Photo of Nicholas Ro, Toyota Financial Services.

 

In addition to global macroeconomic issues, Toyota Financial Services (TFS) was experiencing its own unique challenges due to the automobile production disruptions from the earthquake in Japan and flooding in Thailand. In turn, this impacted TFS’ short-term investment portfolio (STIP) because the investment strategy centres its decisions on the cash flows required to fund future liquidity needs within a 12 month period. With greater uncertainty regarding TFS’ future liquidity needs, the key issue for the investment team was how to improve the company’s cash flow forecasts.

Nicholas Ro

National Manager – Sales and Trading

Toyota Financial Services (TFS) is the finance and insurance brand for Toyota in the US, offering retail auto financing and leasing through Toyota Motor Credit Corporation (TMCC). TFS currently employs over 3,300 associates throughout the US, and has managed assets totaling nearly $89 billion.

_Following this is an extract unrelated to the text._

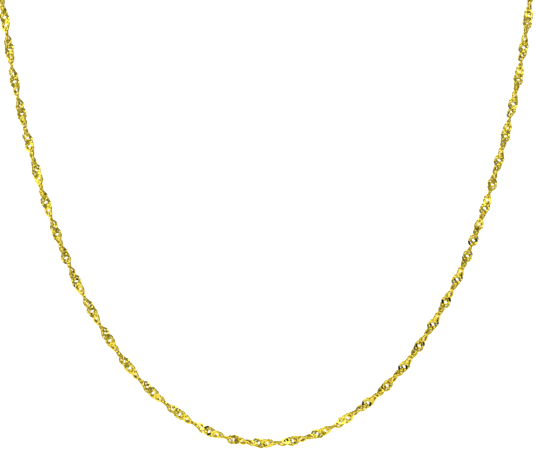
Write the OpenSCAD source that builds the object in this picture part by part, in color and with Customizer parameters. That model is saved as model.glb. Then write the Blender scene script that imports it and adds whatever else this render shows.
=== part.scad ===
// A fine twisted neck chain, worn: the front hangs low and the clasp lies at the nape.
// The origin is the middle of the clasp on the side that lies against the neck.
// +Z is up, and the front of the chain is toward -Y.

/* [Chain] */
// Width of the chain over its broadest links
chain_width = 1.7; // [1:0.1:3]
// Wire of the loop soldered to each end of the chain
end_loop_wire = 0.4; // [0.3:0.05:0.8]

/* [Clasp] */
// Outside diameter of the clasp's ring
clasp_diameter = 6; // [5.5:0.1:9]
// Thickness of the clasp's round body
clasp_body = 1.2; // [0.8:0.1:1.6]
// Wire of the eye soldered to the clasp
eye_wire = 0.5; // [0.3:0.05:0.8]
// Diameter of the thumb knob on the clasp
knob_diameter = 0.9; // [0.5:0.1:1.2]
// How far the thumb knob stands out of the clasp's body
knob_reach = 0.8; // [0.4:0.1:1.5]
// Where the knob stands, in degrees round the ring from the end ring's side
knob_angle = 55; // [40:1:130]

/* [Jump rings] */
// Wire of the two jump rings
ring_wire = 0.6; // [0.4:0.05:0.9]

/* [Fits] */
// Room between two pieces that hang on each other
hang_gap = 0.1; // [0.05:0.01:0.3]
// Room left in an eye or an end loop beside the jump ring's wire
eye_play = 0.6; // [0.4:0.05:1.2]
// Room left in a jump ring beside the two wires that it holds
ring_play = 0.5; // [0.4:0.05:1.2]

/* [Hidden] */
yellow_gold = [0.92, 0.72, 0.25];
round_sides = 48;
ring_sides = 96;

// Half of the chain's route, from the middle of the front up and round to the nape.
half_route = [
    [0, -112.5, -118],
    [10, -112.2, -116],
    [19.1, -111.2, -110.1],
    [26.4, -109.5, -102.3],
    [33.6, -106.6, -90.6],
    [38.5, -103, -79.1],
    [42.2, -98.8, -67.6],
    [45.1, -93.9, -56.3],
    [46.5, -90.3, -48.8],
    [47.7, -86.4, -41.4],
    [48.9, -79.9, -32.7],
    [49.6, -71.3, -24.3],
    [49.9, -61.2, -17.4],
    [49.2, -49, -11.7],
    [45.8, -34.8, -6.8],
    [39, -21.4, -3.4],
    [29.2, -10.4, -1.3],
    [17.2, -2.9, -0.3]
];
rings_a_stretch = 2;
tube_sides = 8;
across_loop = [0, -1, 1];

// The clasp's ring
clasp_radius = (clasp_diameter - clasp_body) / 2;
nape_y = clasp_body / 2;

// Holes that a jump ring's wire passes through
eye_hole = ring_wire + eye_play;
eye_radius = (eye_hole + eye_wire) / 2;
loop_radius = (eye_hole + end_loop_wire) / 2;

// The jump rings hold the clasp's body or eye on one side and an end loop on the other.
ring_hole = max(clasp_body, eye_wire) + end_loop_wire + ring_play;
ring_radius = (ring_hole + ring_wire) / 2;

// Places along X, each piece drawn tight against the one before it
end_ring_x = clasp_radius - clasp_body / 2 - hang_gap + ring_hole / 2;
right_loop_x = end_ring_x + ring_hole / 2 - hang_gap + eye_hole / 2;
eye_x = -(clasp_radius + clasp_body / 2 + eye_hole / 2);
clasp_link_x = eye_x - eye_hole / 2 + hang_gap - ring_hole / 2;
left_loop_x = clasp_link_x - ring_hole / 2 + hang_gap - eye_hole / 2;

// The tube starts at the far wire of each end loop.
chain_start = [left_loop_x - loop_radius, nape_y, 0];
chain_end = [right_loop_x + loop_radius, nape_y, 0];

function mirrored(p) = [-p[0], p[1], p[2]];

// A point beyond an end that makes the curve leave it straight along X
function beyond(end_point, next_point) =
    [2 * end_point[0] - next_point[0], next_point[1], next_point[2]];

last = len(half_route) - 1;
stations = concat(
    [beyond(chain_start, mirrored(half_route[last]))],
    [chain_start],
    [for (i = [last:-1:1]) mirrored(half_route[i])],
    half_route,
    [chain_end],
    [beyond(chain_end, half_route[last])]
);

// A point on the smooth curve through four stations, between the second and the third
function between(a, b, c, d, t) =
    (2 * b + (c - a) * t + (2 * a - 5 * b + 4 * c - d) * t * t
     + (3 * b - a - 3 * c + d) * t * t * t) / 2;

function curve(points, steps) = concat(
    [for (i = [1:len(points) - 3], k = [0:steps - 1])
        between(points[i - 1], points[i], points[i + 1], points[i + 2], k / steps)],
    [points[len(points) - 2]]
);

function unit(v) = v / norm(v);

// The direction of a line of points at one of them
function heading(path, i) =
    unit(path[min(i + 1, len(path) - 1)] - path[max(i - 1, 0)]);

// One ring of corners round the line, with its first corner across the necklace's loop
function ring_of_corners(path, i, radius, sides) =
    let (
        ahead = heading(path, i),
        side = unit(cross(ahead, across_loop)),
        up = cross(side, ahead)
    )
    [for (k = [0:sides - 1])
        path[i] + radius * (cos(360 * k / sides) * side + sin(360 * k / sides) * up)];

module swept_tube(path, diameter, sides) {
    rings = len(path);
    corners = [for (i = [0:rings - 1]) each ring_of_corners(path, i, diameter / 2, sides)];
    walls = [for (i = [0:rings - 2], k = [0:sides - 1])
        let (
            a = i * sides + k,
            b = i * sides + (k + 1) % sides
        )
        each [[a, b, b + sides], [a, b + sides, a + sides]]];
    start_cap = [for (k = [sides - 1:-1:0]) k];
    end_cap = [for (k = [0:sides - 1]) (rings - 1) * sides + k];
    polyhedron(points = corners, faces = concat([start_cap], walls, [end_cap]));
}

// A ring of round wire about the Z axis, at the height of the necklace's axis
module wire_ring(radius, wire) {
    rotate_extrude($fn = ring_sides)
        translate([radius, 0])
            circle(d = wire, $fn = round_sides);
}

// A ring that lies flat against the neck
module flat_ring(x, radius, wire) {
    translate([x, nape_y, 0])
        rotate([90, 0, 0])
            wire_ring(radius, wire);
}

// A ring that stands out from the neck
module standing_ring(x, radius, wire) {
    translate([x, nape_y, 0])
        wire_ring(radius, wire);
}

module chain() {
    color(yellow_gold) {
        swept_tube(curve(stations, rings_a_stretch), chain_width, tube_sides);
        flat_ring(left_loop_x, loop_radius, end_loop_wire);
        flat_ring(right_loop_x, loop_radius, end_loop_wire);
    }
}

module clasp() {
    color(yellow_gold) {
        flat_ring(0, clasp_radius, clasp_body);
        flat_ring(eye_x, eye_radius, eye_wire);
        translate([0, nape_y, 0])
            rotate([0, 90 - knob_angle, 0])
                translate([0, 0, clasp_radius])
                    cylinder(h = clasp_body / 2 + knob_reach, d = knob_diameter, $fn = round_sides);
    }
}

module clasp_link() {
    color(yellow_gold)
        standing_ring(clasp_link_x, ring_radius, ring_wire);
}

module end_ring() {
    color(yellow_gold)
        standing_ring(end_ring_x, ring_radius, ring_wire);
}

chain();
clasp();
clasp_link();
end_ring();
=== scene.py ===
"""Looks of the singapore chain necklace: real interlocking links, gold finishes, studio and camera.

Metres throughout, in the row's own frame: +Z up, the front of the chain toward -Y.
"""

import math
from typing import NamedTuple

import bpy
import numpy as np
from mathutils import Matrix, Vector


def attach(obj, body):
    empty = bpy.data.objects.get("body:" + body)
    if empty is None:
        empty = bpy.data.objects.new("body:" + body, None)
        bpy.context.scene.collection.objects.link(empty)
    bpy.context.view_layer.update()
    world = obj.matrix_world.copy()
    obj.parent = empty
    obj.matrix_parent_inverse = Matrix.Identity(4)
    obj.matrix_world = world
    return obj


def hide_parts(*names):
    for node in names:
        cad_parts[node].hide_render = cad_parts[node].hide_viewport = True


MM = 0.001

# Route of the chain: half of it, from the middle of the front up and round to the nape
HALF_ROUTE = [
    (0, -0.1125, -0.118),
    (0.010, -0.1122, -0.116),
    (0.0191, -0.1112, -0.1101),
    (0.0264, -0.1095, -0.1023),
    (0.0336, -0.1066, -0.0906),
    (0.0385, -0.103, -0.0791),
    (0.0422, -0.0988, -0.0676),
    (0.0451, -0.0939, -0.0563),
    (0.0465, -0.0903, -0.0488),
    (0.0477, -0.0864, -0.0414),
    (0.0489, -0.0799, -0.0327),
    (0.0496, -0.0713, -0.0243),
    (0.0499, -0.0612, -0.0174),
    (0.0492, -0.049, -0.0117),
    (0.0458, -0.0348, -0.0068),
    (0.039, -0.0214, -0.0034),
    (0.0292, -0.0104, -0.0013),
    (0.0172, -0.0029, -0.0003),
]
CHAIN_START = (-0.0075, 0.0006, 0)
CHAIN_END = (0.0051, 0.0006, 0)
STEPS_A_STRETCH = 60

# A link: a ring of wire that is a little thicker along the ring's axis than it is wide
LINK_RADIUS = 0.68 * MM
WIRE_WIDTH = 0.42 * MM
WIRE_THICKNESS = 0.48 * MM
LINK_SEGMENTS = 32
LINK_SIDES = 10

# From one pair of links to the next, and from one ring of a pair to the other
PAIR_STEP = 1.533 * MM
STEP_IN_PAIR = 0.6 * MM
# The rings of a pair are turned against each other only as much as the ribbon turns over this length
TURN_IN_PAIR = 0.25 * MM
# Each ring of a pair lies this far to its own side of the middle line, across the ribbon and along its axis
LINK_OFFSET = 0.04 * MM
LINK_LIFT = 0.12 * MM
# Half turns from the first narrow place to the middle of one pair, which all but faces the camera
FACE_ON_TURN = 24.473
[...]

After analysing which area would have the most impact, TFS’ investment team focused on the bilateral collateral exchange process with its swap counterparties (23 in total). “We decided to move from a monthly to a daily exchange of collateral with zero credit thresholds and same-day settlement,” says Ro. While this reduced counterparty risk exposure, it increased the uncertainty of how much daily liquidity was necessary in the STIP. Since the $100 billion derivative portfolio has over $20 billion in cross-currency exposure, TFS’ objective was to estimate future collateral movements based on changes in foreign exchange rate forecasts.

By further analysing the company’s liquidity needs, TFS’ investment team segmented the STIP into categories based on specific functions, time horizons, and liquidity requirements. “We partnered with experts at Bloomberg and Wall Street Systems to identify FX rate movements as key factors influencing the daily collateral movement,” explains Ro. “We created scenarios to understand the derivative portfolio’s market value sensitivity to changes in FX rates.” This enabled the company to estimate the potential collateral movements.

By understanding the derivative portfolio’s sensitivity to foreign exchange rate movements and creating various scenarios for projected future currency values, TFS was able to estimate future collateral movements and make sound investment decisions. “Adding FX rate forecasts into TFS cash flow models created a clearer understanding of how much operating cash was needed to meet potential daily collateral movements. By increasing the reliability of cash flow estimates, we could then use the excess liquidity for core cash investments,” summarises Ro. The yield of the STIP was increased by lengthening the investment maturities beyond the same-day horizon of bank accounts and money market funds. “For example, by allocating a portion of the cash to longer-dated US Treasuries, US Agencies, and A1+/P1 Certificates of Deposit, we have managed to improve the yield by 25 basis points. This increase has generated an additional $10m in annual income without sacrificing safety of principal.” says Ro.

Technology infrastructure was a critical component for the success of this initiative. In addition, TFS used Toyota’s Kaizen approach (Toyota’s methodology of process improvement) to improve existing infrastructure and operational processes.

As a result of this innovation, TFS now has a STIP strategy which can be applied to additional currencies from future currency swap transactions. This transformation resulted in TFS becoming the first corporate treasury to perform daily collateral exchanges with zero credit thresholds and same-day settlement. There were softer benefits to the solution too. “Throughout this process, TFS was able to create a ‘people development’ opportunity which enabled associates to ‘grow, perform and succeed’,” says Ro. Since this project involved analysing the impact of foreign exchange movements on its derivative portfolio, the TFS Treasury team hosted ‘knowledge sharing’ sessions with FX strategists from major investment banks which increased TFS associates’ understanding of the macroeconomic themes and events influencing FX forward rates.

“Focusing on continuous process improvements while having a respect for people is part of Toyota’s core values. Being able to combine these important foundations of the Toyota culture created a higher performing organisation,” Ro adds.